Arde Notre Dame y Europa se aprieta como si estuviera a punto de congelarse. Con las llamas aflojando los tornillos de la historia, un escalofrío recorrió el mundo y la sombra yihadista se posó en el corazón del planeta. Parece que no, que la tragedia es consecuencia de un descuido, de una fatalidad, pero aún es pronto para sacar conclusiones. El fuego ha vuelto a devolvernos a lo que somos: cañas supuestamente pensantes, tergiversando un poco el mensaje del francés Blaise Pascal. Todo es nada en un instante que se hace eterno. Así somos: la eternidad del viento que se encalma siempre tras la tormenta.

La crónica del suceso ha venido aureolada en los medios de comunicación con una frase: el fuego destruye la catedral de París, el edificio histórico más visitado de Europa. O sea símbolo de occidentalidad y también económico. El impactante suceso ha hecho que todos nos toquemos abajo y miremos a nuestras propias catedrales, a su seguridad. Hay dudas. Y desde luego éstas son más que razonables en el caso de la mayor parte de los templos que tenemos junto a nuestras casas.
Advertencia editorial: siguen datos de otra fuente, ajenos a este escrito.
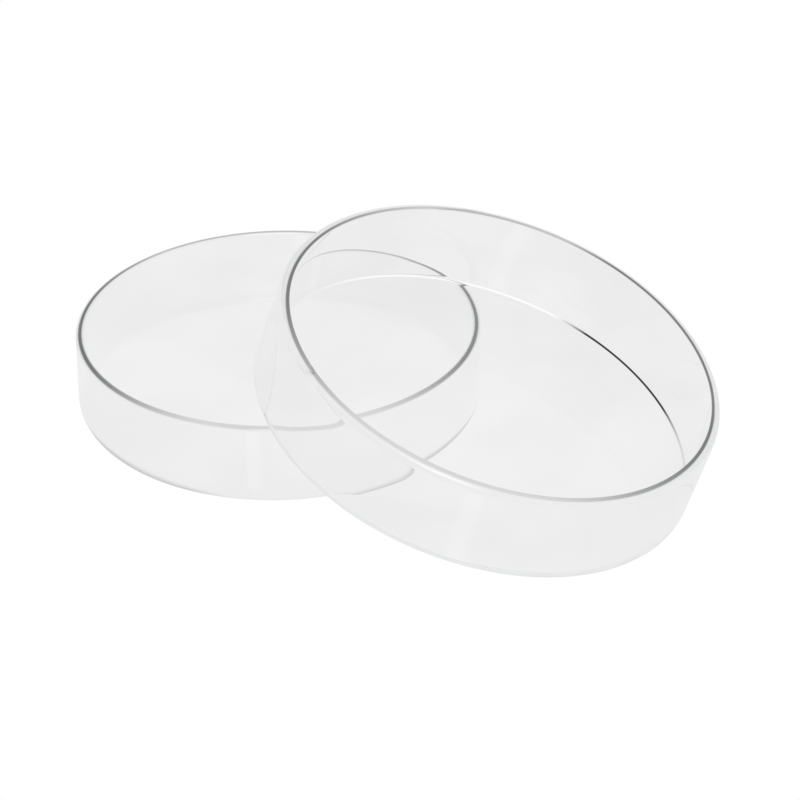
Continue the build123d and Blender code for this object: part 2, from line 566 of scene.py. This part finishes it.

La tragedia ha confirmado lo que ya intuíamos, que hay obras humanas que tienen vida propia, alma y corazón. Y que los edificios cristianos en Occidente son más que torres destacando en medio de la verticalidad, son un símbolo de una cultura de la que no podemos renegar porque estamos imbricados en ella, somos gotas de ese océano que nos presta el medio para vivir.

Si alguna lectura tiene que tener el desastre de París es que tenemos que valorar aún más esos templos que destacan en nuestras ciudades, en nuestros pueblos. La España Vaciada es también la España Invisible, donde lo único que destaca ya son las espadañas de las iglesias. Cuidémoslas. Es una obligación.